The May 2014 ruling came as Texas’ supply of execution drugs was rapidly dwindling. In 2012, the state turned from a three-drug cocktail to a single injection of pentobarbital. According to a Texas Tribune timeline, by August 2013 TDCJ had only four vials of the drug remaining, prompting the state to turn to compounding pharmacies, lightly regulated facilities that typically mix drugs for individual patients. In October 2013, the Woodlands Compounding Pharmacy requested that TDCJ return pentobarbital it had sold to the agency after the company began receiving unwanted media attention. In a letter to TDCJ, Jasper Lovoi, the owner of Woodlands, said he had been made to believe that his company’s role in supplying the drugs would be kept private.
“I find myself in the middle of a firestorm that I was not advised of and did not bargain for,” Lovoi said in the letter.
During the House debate on SB 1697 Tuesday, Smithee said that manufacturers—such as compounding pharmacies—are refusing to sell lethal injection drugs to Texas and other states because of “threats of violence.” But when Rep. Terry Canales (D-Edinburg) asked him to elaborate on those threats, Smithee couldn’t provide examples. Canales is the author of a stalled bill that would require TDCJ to post information about execution drugs, including the manufacturer, on the agency’s website.
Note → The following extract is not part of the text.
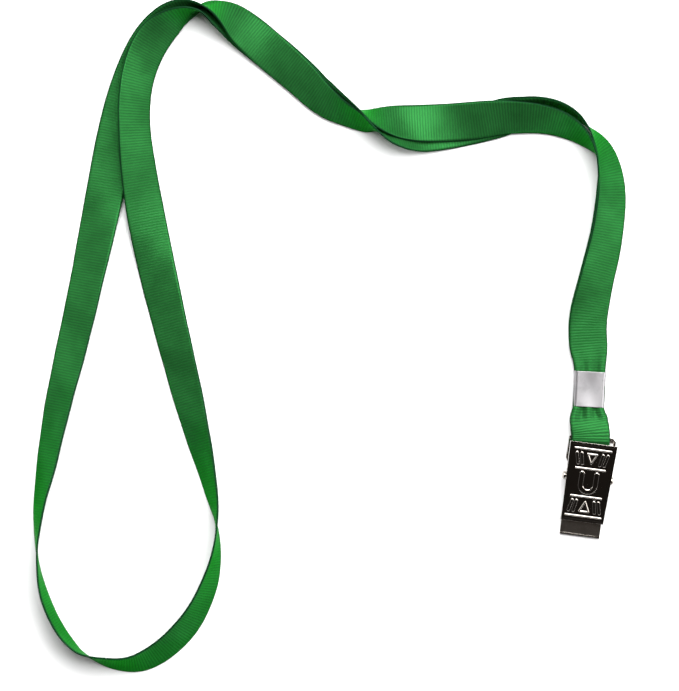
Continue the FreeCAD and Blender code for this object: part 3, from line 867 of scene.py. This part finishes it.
@dataclass
class UpperPlateRelief:
    """The pressed relief on the upper lever's plate, as a thin skin that follows the plate.

    Distances are in millimetres: u across the plate from its middle, v up it from the jaw end.

    Args:
        front_top: height of the plate's top at its jaw end.
        front_half: half the plate's width there.
        inset: how far the skin stays inside the plate's outline.
        shoulder: width of the slope beside a raised line.
        height: how far a line is raised.
        skin: how far the skin's top stands over the plate.
        edge_drop: distance from the skin's edge at which it sinks into the plate.
        edge_ramp: width of the slope there.
        wall: the skin's thickness.
        bend: u of the bend's legs' middles, v of its centre and half its line's width.
        columns: cells across.
        rows: cells along.
    """

    front_top: float = 3.4
    front_half: float = 6.7
    inset: float = 0.55
    shoulder: float = 0.2
    height: float = 0.15
    skin: float = 0.05
    edge_drop: float = 0.12
    edge_ramp: float = 0.2
    wall: float = 0.12
    bend: Point = (2.3, 12.4, 0.62)
    columns: int = 146
    rows: int = 260

    def bars(self) -> list[tuple[float, float, float, float, float]]:
        """Give the relief's straight raised bars.

        Returns:
            Segments as u and v of both ends, then the bar's half width.
        """
        reach, centre, half = self.bend
        lines = [
            (-5.7, 24.2, 5.7, 24.2, 0.12), (-4.6, 17.7, 4.6, 17.7, 0.12),
            (-4.8, 8.4, 4.8, 8.4, 0.12), (-5.6, 1.9, 5.6, 1.9, 0.12),
        ]
        for side in (-1.0, 1.0):
            for top, foot in ((4.9, 4.1), (3.35, 2.75)):
                lines.append((side * top, 22.6, side * foot, 19.3, 0.32))
                lines.append((side * foot, 6.9, side * top, 3.5, 0.32))
            lines.append((side * 1.5, 22.6, 0.0, 19.4, 0.08))
            lines.append((0.0, 6.8, side * 1.5, 3.5, 0.08))
            lines.append((side * reach, 16.0, side * reach, centre, half))
        lines.append((-1.5, 22.6, 1.5, 22.6, 0.08))
        lines.append((-1.5, 3.5, 1.5, 3.5, 0.08))
        return lines

    def relief(self, u: np.ndarray, v: np.ndarray) -> np.ndarray:
        """Give the height of the pressed relief.

        Args:
            u: places across the plate.
            v: places up the plate.

        Returns:
            The heights there, in millimetres.
        """
        far = 99.0
        nearest = np.full(u.shape, far)
        for u0, v0, u1, v1, half in self.bars():
            du, dv = u1 - u0, v1 - v0
            share = np.clip(((u - u0) * du + (v - v0) * dv) / (du * du + dv * dv), 0.0, 1.0)
            away = np.hypot(u - u0 - share * du, v - v0 - share * dv)
            nearest = np.minimum(nearest, away - half)
        reach, centre, half = self.bend
        arc = np.abs(np.hypot(u, v - centre) - reach) - half
        nearest = np.minimum(nearest, np.where(v < centre, arc, far))
        return self.height * ease(np.clip(1.0 - nearest / self.shoulder, 0.0, 1.0))

    def build(self) -> bpy.types.Object:
        """Make the skin.

        Returns:
            The skin's object.
        """
        low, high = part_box("upper_jaw")
        front, heel, heel_half = low[1] / MM, high[1] / MM, high[0] / MM
        run = heel - front
        rise = high[2] / MM - self.front_top
        length = math.hypot(run, rise)
        mesh, flat = grid_mesh("upper_plate_relief", self.columns, self.rows)
        v = self.inset + (flat[:, 1] + 0.5) * (length - 2.0 * self.inset)
        half = self.front_half + (heel_half - self.front_half) * v / length - self.inset
        u = flat[:, 0] * 2.0 * half
        edge = np.minimum.reduce([half - np.abs(u), v - self.inset, length - self.inset - v])
        seat = self.skin * np.clip((edge - self.edge_drop) / self.edge_ramp, -0.6, 1.0)
        up = self.relief(u, v) + seat
        normal_y, normal_z = -rise / length, run / length
        y = front + v * run / length + up * normal_y
        z = self.front_top + v * rise / length + up * normal_z
        mesh.vertices.foreach_set("co", (np.stack([u, y, z], axis=1) * MM).ravel())
        mesh.update()
        smooth_all(mesh)
        skin = new_object("upper_plate_relief", mesh)
        wall = skin.modifiers.new("thickness", "SOLIDIFY")
        wall.thickness = self.wall * MM
        wall.offset = -1.0
        return skin


@dataclass
class BadgeClip:
    """The sprung clip: two levers, their pin and the closing spring.

    Args:
        lower_radius: radius of the lower lever's eased edges in millimetres.
        upper_radius: radius of the upper lever's eased edges in millimetres.
        pin_radius: radius of the pin's eased edges in millimetres.
        spring_start: where the spring would stop following the lower lever, in metres; not used.
        spring_end: where it would wholly follow the upper lever, in metres; not used.
    """

    lower_radius: float = 0.24
    upper_radius: float = 0.28
    pin_radius: float = 0.12
    spring_start: Point = (0.0, 0.0, 5.5 * MM)
    spring_end: Point = (0.0, 0.0, 7.5 * MM)

    def build(self, plate: bpy.types.Material, wire: bpy.types.Material) -> None:
        """Make and dress the clip's pieces.

        Args:
            plate: the levers' and pin's material.
            wire: the spring's material.
        """
        lower = PressedPiece("lower_jaw", "lower_lever", self.lower_radius).build()
        dress(lower, plate, Body.CLIP_BASE)
        upper = PressedPiece("upper_jaw", "upper_lever", self.upper_radius).build()
        dress(upper, plate, Body.CLIP_LEVER)
        relief = UpperPlateRelief().build()
        dress(relief, plate, Body.CLIP_LEVER)
        pin = PressedPiece("pivot_pin", "rivet_pin", self.pin_radius).build()
        dress(pin, plate, Body.CLIP_BASE)
        spring = PressedPiece("torsion_spring", "closing_spring").build()
        spring.data.materials.append(wire)
        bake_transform(spring)
        LOG.info("clip built")


@dataclass
class CrimpClamp:
    """The clamp: a strip of sheet folded round the doubled ribbon, its ends meeting underneath.

    Args:
        width: its width in millimetres, as are all its sizes.
        height: its height.
        length: its length along the ribbon.
        corner: radius of its corners outside.
        wall: the sheet's thickness.
        seam: the gap between the strip's ends.
        turn: how far it is turned on the table, in degrees.
        flare: how far each end opens.
        flare_reach: length of that opening.
        squeeze: how far its middle is pressed in.
        squeeze_reach: how far from its middle line that reaches.
        rim: radius of its eased rims.
        rings: cells along.
        around: cells round the section.
    """

    width: float = 10.0
    height: float = 3.2
    length: float = 11.2
    corner: float = 1.25
    wall: float = 0.5
    seam: float = 0.3
    turn: float = 4.5
    flare: float = 0.10
    flare_reach: float = 0.35
    squeeze: float = 0.16
    squeeze_reach: float = 2.6
    rim: float = 0.12
    rings: int = 48
    around: int = 160

    def outline(self, distance: np.ndarray) -> tuple[np.ndarray, np.ndarray]:
        """Place points round the clamp's section.

        Args:
            distance: distances round it from the seam's middle, in millimetres.

        Returns:
            Across and up, in millimetres.
        """
        flat = self.width / 2.0 - self.corner
        tall = self.height - 2.0 * self.corner
        arc = self.corner * math.pi / 2.0
        across, up = np.zeros_like(distance), np.zeros_like(distance)
        high = self.height - self.corner
        # Each corner's centre and first angle, then the length and direction of the straight
        # that follows it.
        corners = (
            (flat, self.corner, -90.0, tall, 0.0, 1.0), (flat, high, 0.0, 2.0 * flat, -1.0, 0.0),
            (-flat, high, 90.0, tall, 0.0, -1.0), (-flat, self.corner, 180.0, flat, 1.0, 0.0),
        )
        at = flat
        across[:] = np.minimum(distance, flat)
        for x, z, angle, run, step_x, step_z in corners:
            here = distance >= at
            bend = np.radians(angle) + np.clip((distance - at) / self.corner, 0.0, math.pi / 2.0)
            across = np.where(here, x + self.corner * np.cos(bend), across)
            up = np.where(here, z + self.corner * np.sin(bend), up)
            at += arc
            past = np.clip(distance - at, 0.0, run) * here
            across, up = across + step_x * past, up + step_z * past
            at += run
        return across, up

    def build(self, material: bpy.types.Material) -> None:
        """Make and dress the clamp.

        Args:
            material: its material.
        """
        mesh, flat = grid_mesh("crimp", self.around, self.rings)
        girth = 2.0 * (self.width + self.height) - (8.0 - 2.0 * math.pi) * self.corner
        share, v = flat[:, 0] + 0.5, flat[:, 1] + 0.5
        across, up = self.outline(self.seam / 2.0 + share * (girth - self.seam))
        end = np.minimum(v, 1.0 - v) * self.length
        flare = self.flare * np.exp(-(end / self.flare_reach) ** 2)
        dent = np.exp(-(across / self.squeeze_reach) ** 2)
        squeeze = self.squeeze * np.sin(math.pi * v) * dent
        middle = self.height / 2.0
        across = across * (1.0 + flare / (self.width / 2.0))
        up = middle + (up - middle) * (1.0 - squeeze / middle)
        low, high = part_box("crimp_clamp")
        along = (v - 0.5) * self.length
        angle = math.radians(self.turn)
        x = (low[0] + high[0]) / 2.0 / MM + across * math.cos(angle) - along * math.sin(angle)
        y = (low[1] + high[1]) / 2.0 / MM + across * math.sin(angle) + along * math.cos(angle)
        mesh.vertices.foreach_set("co", (np.stack([x, y, up], axis=1) * MM).ravel())
        mesh.flip_normals()
        mesh.update()
        smooth_all(mesh)
        clamp = new_object("crimp", mesh)
        wall = clamp.modifiers.new("wall", "SOLIDIFY")
        wall.thickness = self.wall * MM
        wall.offset = -1.0
        rim = clamp.modifiers.new("rim", "BEVEL")
        rim.width = self.rim * MM
        rim.segments = 3
        rim.limit_method = "ANGLE"
        rim.angle_limit = math.radians(50.0)
        dress(clamp, material, Body.STRAP)
        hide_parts("crimp_clamp")


# ---------------------------------------------------------------------------------------------
# Floor, light and camera


@dataclass(frozen=True)
class SoftLight:
    """One soft light.

    Args:
        name: its name.
        place: where it stands, in metres.
        size: the side of its square in metres.
        power: its power in watts.
    """

    name: str
    place: Point
    size: float
    power: float

    def build(self, target: Point) -> None:
        """Make the light.

        Args:
            target: the point that it faces, in metres.
        """
        lamp = bpy.data.lights.new(self.name, "AREA")
        lamp.size = self.size
        lamp.energy = self.power
        holder = bpy.data.objects.new(self.name, lamp)
        holder.location = self.place
        aim = Vector(target) - Vector(self.place)
        holder.rotation_euler = aim.to_track_quat("-Z", "Y").to_euler()
        bpy.context.scene.collection.objects.link(holder)


@dataclass
class Studio:
    """A pale table under soft light, seen from straight above.

    Args:
        middle: the point of the table that the camera looks at, in metres.
        roll: the camera's turn about its line of sight, in degrees.
        height: the camera's height in metres.
        view_width: width of what it sees on the table, in metres.
        sensor: its sensor's width in millimetres.
        floor_half: half the table top's side in metres.
        lights: the soft lights.
    """

    middle: tuple[float, float] = (-0.0827, 0.0310)
    roll: float = 7.5
    height: float = 1.0
    view_width: float = 0.2139
    sensor: float = 36.0
    floor_half: float = 3.0
    lights: tuple[SoftLight, ...] = (
        SoftLight("key", (0.0, 0.55, 0.85), 0.95, 27.0),
        SoftLight("fill_left", (-0.90, 0.10, 0.36), 0.60, 3.0),
        SoftLight("fill_right", (0.80, 0.16, 0.40), 0.70, 8.0),
    )

    def build(self) -> None:
        """Make the floor, the lights, the surroundings and the camera."""
        self.build_floor()
        self.build_world()
        for light in self.lights:
            light.build((*self.middle, 0.0))
        self.build_camera()
        bpy.context.scene.view_settings.view_transform = "Standard"

    def build_floor(self) -> None:
        """Make the table top."""
        shape = bmesh.new()
        bmesh.ops.create_grid(shape, x_segments=1, y_segments=1, size=self.floor_half)
        mesh = bpy.data.meshes.new("table_top")
        shape.to_mesh(mesh)
        shape.free()
        floor = new_object("table_top", mesh)
        material, nodes, shader = new_material("pale_table")
        place = nodes.add("ShaderNodeTexCoord")
        grain = nodes.noise(place.outputs["Object"], 60.0, 3.0)
        tone = nodes.blend(grain, (0.86, 0.86, 0.87, 1.0), (0.90, 0.90, 0.90, 1.0))
        nodes.link(tone, shader.inputs["Base Color"])
        shader.inputs["Roughness"].default_value = 0.7
        shader.inputs["Specular IOR Level"].default_value = 0.2
        mesh.materials.append(material)

    def build_world(self) -> None:
        """Make surroundings that are bright low down and dim overhead."""
        world = bpy.data.worlds.new("studio")
        world.use_nodes = True
        world.node_tree.nodes.clear()
        nodes = Nodes(world.node_tree)
        place = nodes.add("ShaderNodeTexCoord")
        parts = nodes.add("ShaderNodeSeparateXYZ")
        nodes.link(place.outputs["Generated"], parts.inputs["Vector"])
        overhead = nodes.smooth(parts.outputs["Z"], 0.30, 0.62)
        tone = nodes.blend(overhead, (0.42, 0.42, 0.43, 1.0), (0.050, 0.042, 0.036, 1.0))
        behind = nodes.smooth(parts.outputs["Y"], -0.7, 0.3)
        strength = nodes.math("MULTIPLY_ADD", behind, 0.75, 0.35)
        back = nodes.add("ShaderNodeBackground")
        nodes.link(strength, back.inputs["Strength"])
        nodes.link(tone, back.inputs["Color"])
        output = nodes.add("ShaderNodeOutputWorld")
        nodes.link(back.outputs["Background"], output.inputs["Surface"])
        bpy.context.scene.world = world

    def build_camera(self) -> None:
        """Make the camera, looking straight down."""
        camera = bpy.data.cameras.new("camera")
        camera.sensor_fit = "HORIZONTAL"
        camera.sensor_width = self.sensor
        camera.lens = self.sensor * self.height / self.view_width
        camera.clip_end = 10.0
        holder = bpy.data.objects.new("camera", camera)
        holder.location = (*self.middle, self.height)
        holder.rotation_euler = (0.0, 0.0, math.radians(self.roll))
        bpy.context.scene.collection.objects.link(holder)
        bpy.context.scene.camera = holder


def main() -> None:
    """Build the lanyard and its studio."""
    logging.basicConfig(level=logging.INFO)
    marks = handling_marks_group()
    ribbon = RibbonFinish().build()
    plate = POLISHED_NICKEL.build(marks)
    crimp = BRIGHT_TIN.build(marks)
    wire = SPRING_WIRE.build(marks)
    Studio().build()
    NeckRibbon().build(ribbon)
    CrimpClamp().build(crimp)
    BadgeClip().build(plate, wire)


if __name__ == "__main__":
    main()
A similar exchange took place during debate in the Senate last week. Sen. Joan Huffman (R-Houston), SB 1697’s author, said that when information about the manufacturers of execution drugs was previously disclosed, it had a “chilling effect on reputable pharmacies wanting to provide these compounds to the state of Texas.” She said that investigations by the Texas Department of Public Safety (DPS) had led to the determination that “credible threats” had been directed at suppliers of lethal-injection drugs. But when pressed, Huffman couldn’t cite specific examples. No details of the DPS investigations have been made public.
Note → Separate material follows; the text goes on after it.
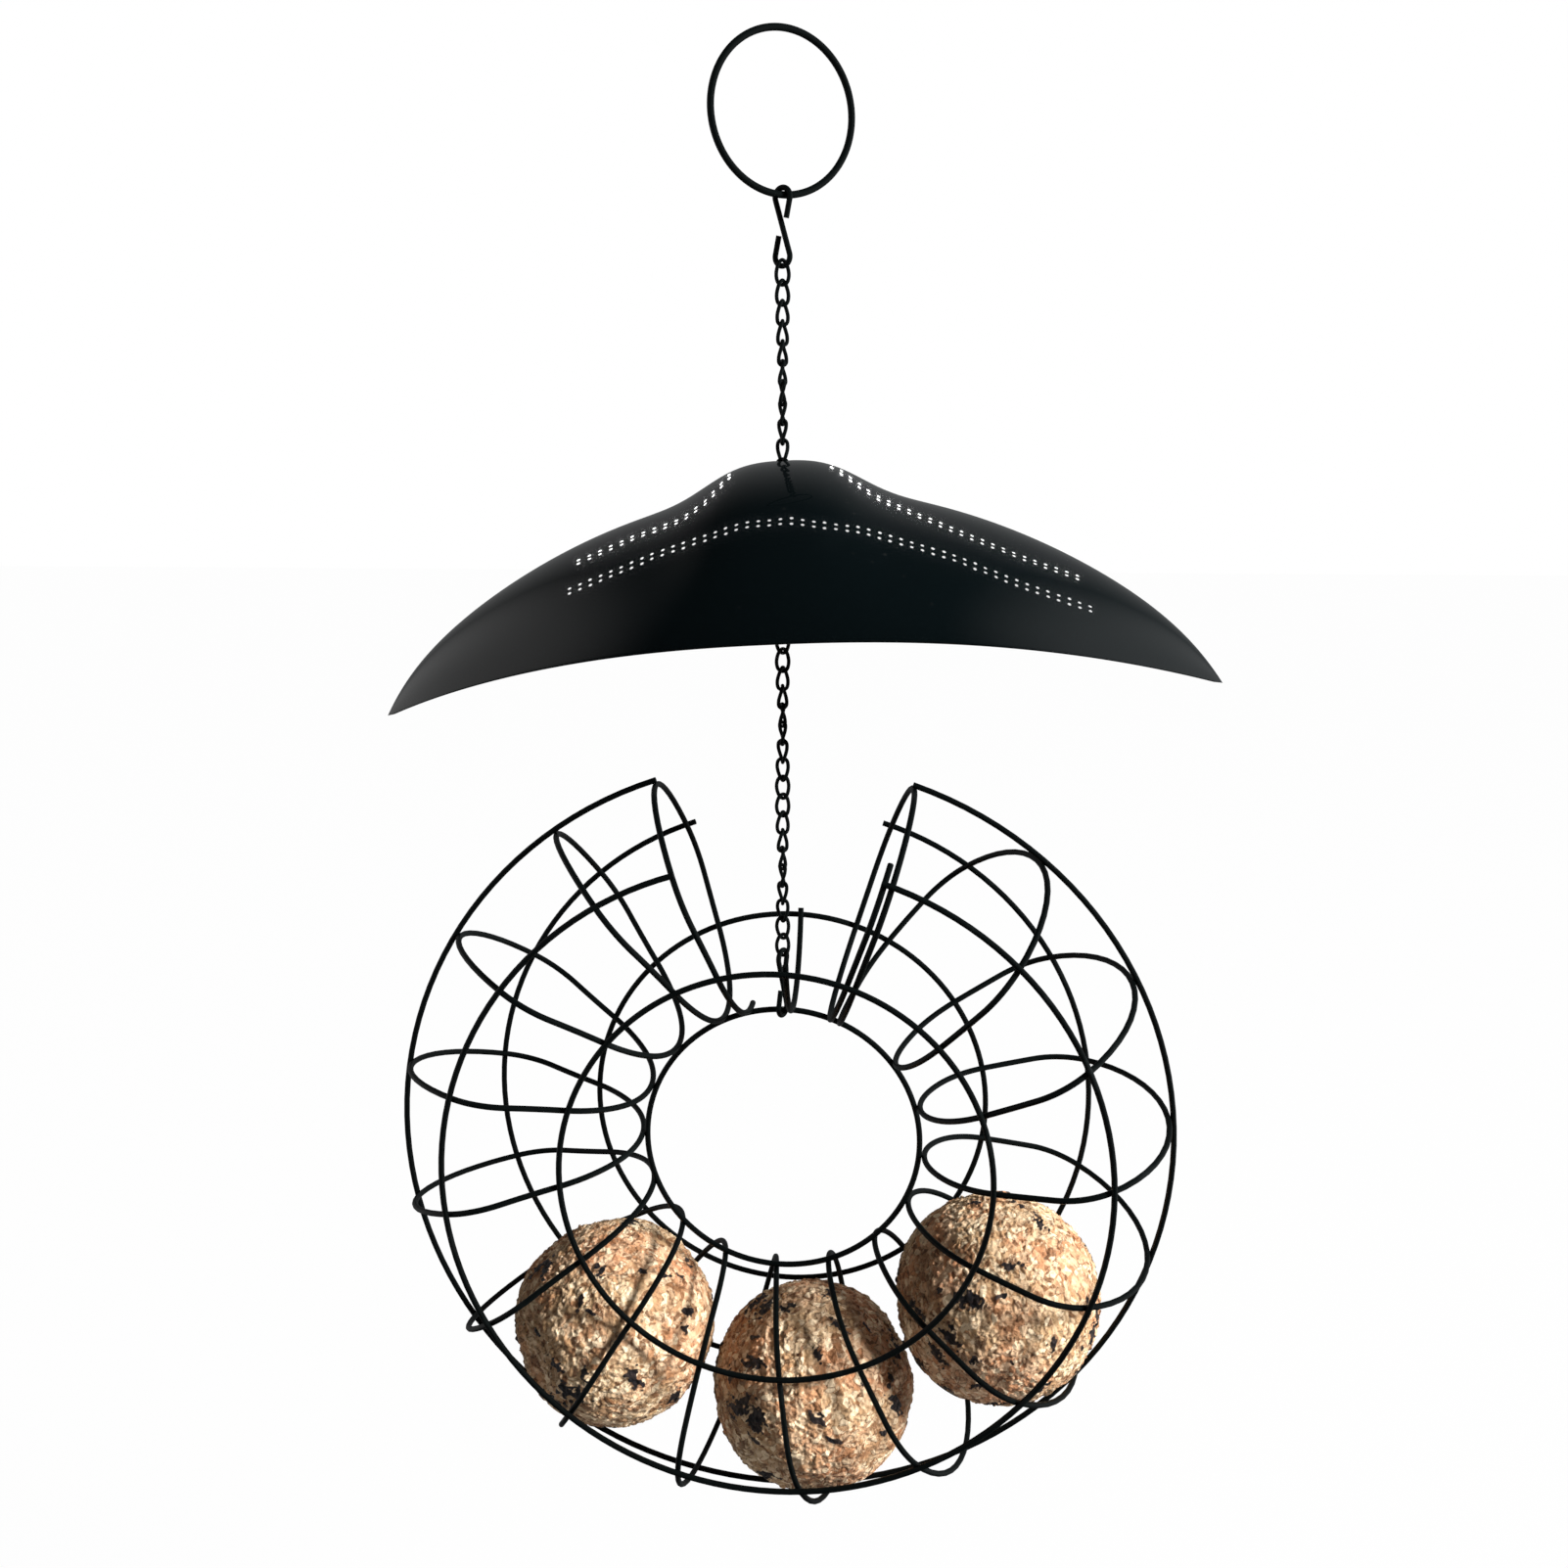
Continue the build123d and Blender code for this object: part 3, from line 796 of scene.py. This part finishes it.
@dataclass
class SuetBall:
    """One pressed ball, flattened in places, with flakes, cracks and dark seeds in its skin.

    Heights, depths and lengths are millimetres. Waves are counted across the ball's radius.
    """

    name: str
    node: str
    body: Body
    place: int
    seed: int
    diameter: float = 66.0
    spacing: float = 46.6
    shift: float = 6.6
    track: float = 85.7
    slack: float = 0.05
    cells: int = 150
    flats: int = 34
    flat_depth_shares: tuple[float, float] = (0.93, 0.98)
    least_facing: float = 0.2
    flat_share: float = 0.7
    flat_inset: float = 0.5
    round_inset: float = 0.9
    lump_waves: float = 0.9
    lump_height: float = 0.5
    flakes: int = 4200
    flake_heights: tuple[float, float] = (-0.75, 0.8)
    dome_share: float = 0.45
    step_share: float = 0.22
    edge_gain: float = 2.2
    warp_waves: float = 5.0
    warp: float = 0.03
    cream_share: float = 0.20
    bran_share: float = 0.12
    crack_width: float = 0.016
    crack_depth: float = 0.25
    crumb_waves: float = 9.0
    crumb_height: float = 0.34
    seeds: int = 64
    seed_lengths: tuple[float, float] = (1.4, 5.6)
    seed_length_power: float = 1.6
    seed_width_shares: tuple[float, float] = (0.38, 0.7)
    seed_waves: float = 13.0
    seed_raggedness: float = 0.75
    seed_height: float = 0.35

    def middle(self) -> np.ndarray:
        """Place of the ball's middle on its path in the tube, in millimetres."""
        angle = math.radians(self.shift + self.place * self.spacing)
        return np.array([self.track * math.sin(angle), 0.0, CAGE_HEIGHT - self.track * math.cos(angle)])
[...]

According to Austin-based attorney Philip Durst, lawmakers have been unable to point to specific threats because there haven’t been any. Durst is one of the plaintiffs attorneys in an ongoing lawsuit against TDCJ seeking disclosure of the name of a particular compounding pharmacy supplying execution drugs to the state.
Durst told the House Corrections Committee at the end of April that based on his assessment of evidence provided by TDCJ and DPS during the lawsuit, there have been no threats of violence against drug suppliers or manufacturers in Texas or in any other state.
Evidence presented by TDCJ in its motion for summary judgment includes emails to drug suppliers that read more like scoldings than threats and a link to a blog post about the Woodlands Compounding Pharmacy that includes an illustration of an exploding head. The post encouraged readers to write reviews of the pharmacy on Google+, sign a petition and contact the American Pharmacists Association.
A state district court sided with the plaintiffs in December 2014 and ordered TDCJ to reveal the name of the lethal injection drug supplier. TDCJ has appealed the decision, but if SB 1697 is signed into law the entire suit could be rendered moot.
Ultimately, “threats” against pharmacies appear to have little to do with the legislation passed yesterday. Even House Corrections Committee Chairman Jim Murphy (R-Houston) called the threat argument a “straw man.” The primary impetus for the law, which both Smithee and Huffman acknowledged in debate, is preserving executions in Texas. Death penalty opponents have seen public shaming of drug suppliers as a potential Achilles’ heel for execution-happy states. TDCJ has a better chance of acquiring the necessary drug supplies if companies are promised secrecy.
Maurie Levin, an attorney involved in the lawsuit against TDCJ, says what’s most troubling about SB 1697 is that it shields the agency and the execution process from demands for transparency or accountability.
“For Texas, of all states, to carry out secrecy in executions is a frightening thought,” Levin said. “And I have no doubt that at some point it will come back and bite us.”